2. Systemic Standardization & Normalization
Once ingested, data must be translated into a universal language for the enterprise. This layer enforces consistent structural rules across all systems:
- Uniform date and currency formats.
- Global address standardization.
- Adherence to field-level schema.
This ensures seamless interoperability between a CRM, a data lake, an ERP, and an AI pipeline, preventing the "lost in translation" effect that plagues multi-system enterprises.
3. Intelligent Identity Resolution & Deduplication
Duplicate records are more than a nuisance; they create fragmented, incomplete views of your customers. This fragmentation can cause a legitimate customer to be flagged by fraud systems or receive redundant marketing communications. Modern deduplication must go beyond simple matching to include:
- Deterministic matching: Linking records based on exact identifiers (e.g., SSN, email).
- Probabilistic matching: Using fuzzy logic to match based on patterns and similarities (e.g., name/address variations).
- Cross-channel stitching: Linking a single user's behavior across mobile, web, and in-store interactions to create a single, authoritative golden record.
4. Authoritative Reference Verification
Internal data cleansing is not enough. Enterprise-grade integrity requires validating data against external, authoritative sources. This includes:
- Cross-referencing addresses against postal databases.

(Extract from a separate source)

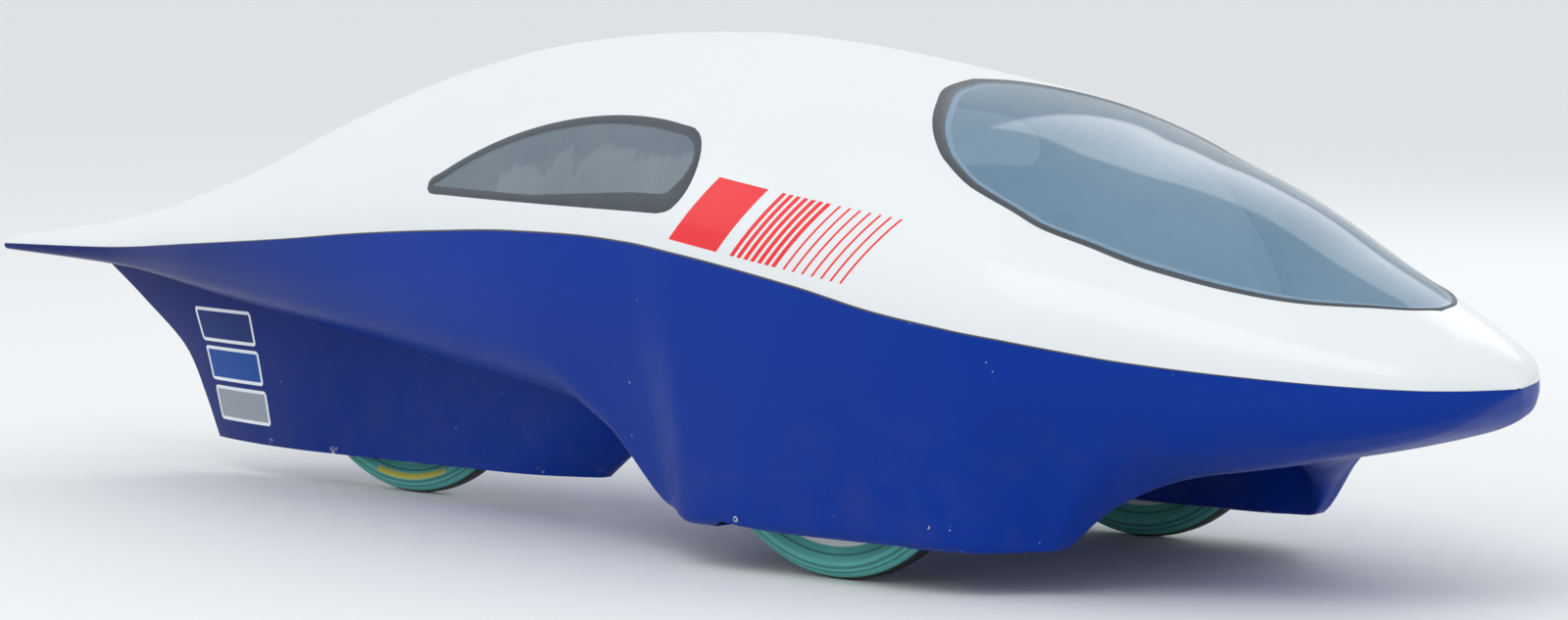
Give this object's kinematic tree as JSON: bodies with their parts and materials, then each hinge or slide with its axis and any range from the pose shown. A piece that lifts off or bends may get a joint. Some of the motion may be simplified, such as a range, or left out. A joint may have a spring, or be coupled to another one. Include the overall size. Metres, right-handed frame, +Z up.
{
  "type": "three-wheeled hydrogen efficiency car",
  "caption": "Low streamlined hydrogen car: lift-off white shell with leaf-shaped windscreen, blue lower shell with wheel legs and rear fin, steered front wheels.",
  "frame": {"origin": "on the ground under the middle of the body's length and width", "axes": "+X towards the nose, +Y to the driver's left, +Z up"},
  "size_m": [2.71, 0.7076, 0.6301],
  "materials": {
    "white_shell": "gloss",
    "blue_shell": "gloss",
    "window": "clear",
    "seal": "matte",
    "tyre": "matte",
    "wheel_disc": "satin",
    "aluminium": "satin",
    "steel": "satin",
    "dark_composite": "satin",
    "pale_composite": "satin",
    "seat_fabric": "matte",
    "grip_rubber": "matte",
    "cell_case": "satin",
    "gas_composite": "gloss"
  },
  "bodies": {
    "chassis": {"lower_shell": "blue_shell", "rear_wheel_fairing": "blue_shell", "front_axle_beam": "aluminium", "wheel_box_left": "pale_composite", "wheel_box_right": "pale_composite", "bulkhead": "dark_composite", "roll_hoop": "steel", "headrest_pad": "seat_fabric", "seat_shell": "dark_composite", "seat_pad": "seat_fabric", "rear_frame_plates": "aluminium", "rear_axle": "steel", "fuel_cell": "cell_case", "drive_motor": "aluminium", "gas_cylinder": "gas_composite", "gas_bands": "steel"},
    "upper": {"upper_shell": "white_shell", "windscreen": "window", "windscreen_seal": "seal", "side_window_left": "window", "side_window_right": "window", "side_window_seal_left": "seal", "side_window_seal_right": "seal"},
    "knuckle_left": {"knuckle_left": "steel"},
    "knuckle_right": {"knuckle_right": "steel"},
    "steering": {"steering_column": "aluminium", "steering_grips": "grip_rubber"},
    "track_rod": {"track_rod": "steel"},
    "wheel_front_left": {"tyre_front_left": "tyre", "wheel_disc_front_left": "wheel_disc", "hub_front_left": "aluminium"},
    "wheel_front_right": {"tyre_front_right": "tyre", "wheel_disc_front_right": "wheel_disc", "hub_front_right": "aluminium"},
    "wheel_rear": {"tyre_rear": "tyre", "wheel_disc_rear": "wheel_disc", "hub_rear": "aluminium"}
  },
  "joints": [
    {"name": "upper_lift", "type": "slide", "parent": "chassis", "child": "upper", "axis": [0, 0, 1], "range_m": [0, 0.6]},
    {"name": "steering_turn", "type": "hinge", "parent": "chassis", "child": "steering", "pos_m": [0.555, 0, 0.25], "axis": [0, 0, 1], "range_deg": [-8, 8]},
    {"name": "kingpin_left", "type": "hinge", "parent": "chassis", "child": "knuckle_left", "pos_m": [0.555, 0.226, 0.239], "axis": [0, 0, 1], "range_deg": [-8, 8]},
    {"name": "kingpin_right", "type": "hinge", "parent": "chassis", "child": "knuckle_right", "pos_m": [0.555, -0.226, 0.239], "axis": [0, 0, 1], "range_deg": [-8, 8]},
    {"name": "track_rod_pin", "type": "hinge", "parent": "steering", "child": "track_rod", "pos_m": [0.495, 0, 0.2224], "axis": [0, 0, 1], "range_deg": [-8, 8]},
    {"name": "wheel_front_left_spin", "type": "hinge", "parent": "knuckle_left", "child": "wheel_front_left", "pos_m": [0.555, 0.273, 0.239], "axis": [0, 1, 0], "continuous": true},
    {"name": "wheel_front_right_spin", "type": "hinge", "parent": "knuckle_right", "child": "wheel_front_right", "pos_m": [0.555, -0.273, 0.239], "axis": [0, 1, 0], "continuous": true},
    {"name": "wheel_rear_spin", "type": "hinge", "parent": "chassis", "child": "wheel_rear", "pos_m": [-0.493, 0, 0.239], "axis": [0, 1, 0], "continuous": true}
  ],
  "couplings": [
    {"joint": "kingpin_left", "follows": "steering_turn", "ratio": 1},
    {"joint": "kingpin_right", "follows": "steering_turn", "ratio": 1},
    {"joint": "track_rod_pin", "follows": "steering_turn", "ratio": -1}
  ]
}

- Verifying phone numbers with telecom registries.
- Screening identities against sanctions and AML watchlists.
- Confirming business details through firmographic data providers.
This layer is critical for de-risking KYC workflows and ensuring compliance in regulated industries.

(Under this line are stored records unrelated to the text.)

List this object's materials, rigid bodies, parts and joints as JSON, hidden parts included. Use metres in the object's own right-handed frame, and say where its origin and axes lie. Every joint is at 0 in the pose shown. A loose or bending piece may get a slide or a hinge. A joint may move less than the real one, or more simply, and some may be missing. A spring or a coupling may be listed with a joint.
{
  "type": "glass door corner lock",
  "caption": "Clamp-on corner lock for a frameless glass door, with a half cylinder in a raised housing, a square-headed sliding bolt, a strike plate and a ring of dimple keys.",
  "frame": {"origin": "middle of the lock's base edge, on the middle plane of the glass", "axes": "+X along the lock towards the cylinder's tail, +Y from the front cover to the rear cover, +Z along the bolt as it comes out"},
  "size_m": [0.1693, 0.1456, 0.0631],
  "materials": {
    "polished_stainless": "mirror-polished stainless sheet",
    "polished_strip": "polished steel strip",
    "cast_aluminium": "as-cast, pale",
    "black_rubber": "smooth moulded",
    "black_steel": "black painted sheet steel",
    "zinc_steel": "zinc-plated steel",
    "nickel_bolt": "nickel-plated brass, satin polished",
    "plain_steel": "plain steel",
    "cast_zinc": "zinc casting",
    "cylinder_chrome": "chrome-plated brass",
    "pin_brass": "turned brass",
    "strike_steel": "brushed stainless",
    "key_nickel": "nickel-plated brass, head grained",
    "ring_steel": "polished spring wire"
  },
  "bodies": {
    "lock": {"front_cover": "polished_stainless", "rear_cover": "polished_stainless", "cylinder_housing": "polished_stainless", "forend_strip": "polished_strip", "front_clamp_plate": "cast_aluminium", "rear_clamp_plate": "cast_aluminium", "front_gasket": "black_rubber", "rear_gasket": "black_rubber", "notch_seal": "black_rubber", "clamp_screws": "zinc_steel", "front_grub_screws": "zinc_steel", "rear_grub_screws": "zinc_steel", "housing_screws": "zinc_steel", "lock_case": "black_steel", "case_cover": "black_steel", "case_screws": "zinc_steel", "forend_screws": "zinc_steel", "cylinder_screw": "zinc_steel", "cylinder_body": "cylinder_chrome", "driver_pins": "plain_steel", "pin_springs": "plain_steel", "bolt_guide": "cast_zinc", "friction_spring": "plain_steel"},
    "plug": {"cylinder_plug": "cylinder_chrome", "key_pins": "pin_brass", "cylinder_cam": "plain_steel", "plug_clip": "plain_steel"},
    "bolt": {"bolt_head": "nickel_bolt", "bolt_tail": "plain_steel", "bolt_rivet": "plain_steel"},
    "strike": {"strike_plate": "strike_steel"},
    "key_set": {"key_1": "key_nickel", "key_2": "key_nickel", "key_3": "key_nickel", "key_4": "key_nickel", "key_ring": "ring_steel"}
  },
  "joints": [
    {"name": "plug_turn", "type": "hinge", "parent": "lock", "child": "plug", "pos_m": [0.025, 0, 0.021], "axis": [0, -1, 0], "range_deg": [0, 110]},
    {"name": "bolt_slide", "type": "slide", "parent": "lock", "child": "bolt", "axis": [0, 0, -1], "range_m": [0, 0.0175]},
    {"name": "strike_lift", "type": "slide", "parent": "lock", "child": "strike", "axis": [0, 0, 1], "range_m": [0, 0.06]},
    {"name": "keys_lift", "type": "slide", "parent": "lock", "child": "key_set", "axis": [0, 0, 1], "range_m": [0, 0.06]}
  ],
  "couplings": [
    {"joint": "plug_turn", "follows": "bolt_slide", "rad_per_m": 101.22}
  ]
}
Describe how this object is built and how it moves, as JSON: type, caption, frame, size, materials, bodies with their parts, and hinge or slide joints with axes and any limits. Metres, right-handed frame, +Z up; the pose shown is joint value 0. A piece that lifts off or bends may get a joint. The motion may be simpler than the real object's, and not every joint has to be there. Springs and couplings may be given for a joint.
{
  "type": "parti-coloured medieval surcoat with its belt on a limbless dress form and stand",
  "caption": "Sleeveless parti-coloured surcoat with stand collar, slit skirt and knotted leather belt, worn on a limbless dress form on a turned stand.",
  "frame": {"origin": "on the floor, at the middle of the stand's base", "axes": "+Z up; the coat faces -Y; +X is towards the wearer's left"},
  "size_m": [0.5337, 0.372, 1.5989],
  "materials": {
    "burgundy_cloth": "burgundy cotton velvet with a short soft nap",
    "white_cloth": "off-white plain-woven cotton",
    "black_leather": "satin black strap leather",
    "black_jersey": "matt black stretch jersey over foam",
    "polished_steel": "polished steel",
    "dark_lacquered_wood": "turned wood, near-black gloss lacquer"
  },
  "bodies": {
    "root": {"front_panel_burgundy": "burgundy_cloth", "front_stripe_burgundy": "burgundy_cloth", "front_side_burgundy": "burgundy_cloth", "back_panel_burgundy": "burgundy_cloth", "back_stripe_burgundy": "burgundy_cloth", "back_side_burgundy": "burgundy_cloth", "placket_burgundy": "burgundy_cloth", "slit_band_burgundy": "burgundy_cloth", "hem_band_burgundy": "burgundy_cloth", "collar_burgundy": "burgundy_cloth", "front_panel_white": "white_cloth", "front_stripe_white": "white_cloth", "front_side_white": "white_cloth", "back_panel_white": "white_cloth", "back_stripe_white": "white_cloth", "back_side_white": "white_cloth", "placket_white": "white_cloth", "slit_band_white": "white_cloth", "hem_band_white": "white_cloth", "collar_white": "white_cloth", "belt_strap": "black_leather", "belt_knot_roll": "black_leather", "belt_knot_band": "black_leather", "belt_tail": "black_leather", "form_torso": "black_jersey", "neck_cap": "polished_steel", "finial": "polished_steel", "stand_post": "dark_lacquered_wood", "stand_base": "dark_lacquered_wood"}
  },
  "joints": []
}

5. AI-Specific Data Conditioning
AI models are highly sensitive to the quality and structure of their training data. This layer addresses the unique demands of machine learning:
- Feature Consistency: Ensuring the same data fields are available and structured identically during both training and inference.
- Bias Mitigation: Thoughtfully filtering data to remove structural errors without inadvertently removing the natural variation that represents legitimate edge cases.
- Outlier Management: Distinguishing between corrupt data (which must be cleansed) and statistically significant outliers (which may be critical signals).
Over-sanitizing data can rob a model of its predictive power, while under-cleaning introduces noise. This layer manages that critical balance.
6. Continuous Governance & Monitoring
Data is a perishable asset. People move, businesses change names, and phone numbers are reassigned. An integrity architecture cannot be static. It requires:
- Automated Data Quality Scoring: Continuously rating the health of critical data fields.
- Anomaly Detection: Flagging unusual patterns that indicate systemic data decay.
- Scheduled Re-verification: Proactively updating records that are prone to change.
- Data Stewardship: Establishing clear ownership and accountability for data domains.
Without this governance layer, even the best cleansing efforts are temporary.
The Strategic Imperative: AI, KYC, and the CDP
Why is this layered model essential for specific enterprise functions?
- For AI Systems: AI amplifies both the strengths and weaknesses of your data. A mislabeled field or a duplicate record in your training set will distort a churn prediction model or skew a fraud detection algorithm. Data integrity architecture provides the verified, structured, and representative data that AI requires to perform reliably.
- For KYC and Compliance: In regulated industries, data integrity is a risk management function. Inaccurate identity data can lead to false negatives in fraud detection, incomplete AML screening, and costly regulatory reporting errors. A robust architecture ensures that KYC processes are built on a foundation of verified, complete, and auditable data.
- For the Customer Data Platform (CDP): A CDP is only as valuable as the data it aggregates. Without upstream integrity, a CDP simply becomes a centralized silo of inconsistency. Data integrity enables the CDP to deliver on its promise: unified customer profiles, accurate segmentation, and consistent omnichannel messaging.
Real-Time vs. Batch: A Fundamental Shift
The traditional reliance on batch processing is the primary bottleneck to data integrity.
- Old Paradigm: Monthly deduplication scripts and quarterly audits.
- New Paradigm: Event-driven validation and API-first architecture.
Real-time validation prevents the propagation of errors into downstream systems - from triggering a fraud alert to feeding a faulty recommendation to an AI model. It is the difference between locking the barn door after the horse has bolted and installing a gate that prevents it from leaving in the first place.
Measuring the ROI of Integrity
To secure executive buy-in, data initiatives must be tied to tangible business outcomes. The ROI of a robust data integrity architecture can be measured by:
- Reduced Fraud Losses: Through more accurate, real-time identity verification.
- Increased AI Model Accuracy: Leading to better predictions and higher returns on AI investments.
- Higher Conversion Rates: By removing friction from digital onboarding flows.
- Improved Operational Efficiency: Through lower remediation costs and fewer failed transactions.
- Enhanced Customer Trust: Via personalized, respectful, and secure interactions.
Conclusion: Data Integrity as Competitive Infrastructure
Data integrity is no longer a back-office maintenance task; it is a core component of competitive infrastructure. Organisations that graduate from periodic CRM cleaning to a holistic data integrity architecture will build a significant advantage. They will onboard customers faster, detect fraud more accurately, deploy more powerful AI, and navigate the regulatory landscape with greater confidence.
In an era where data is the primary asset, its integrity is not just operational hygiene - it is the foundation of scalable, trustworthy, and future-ready growth.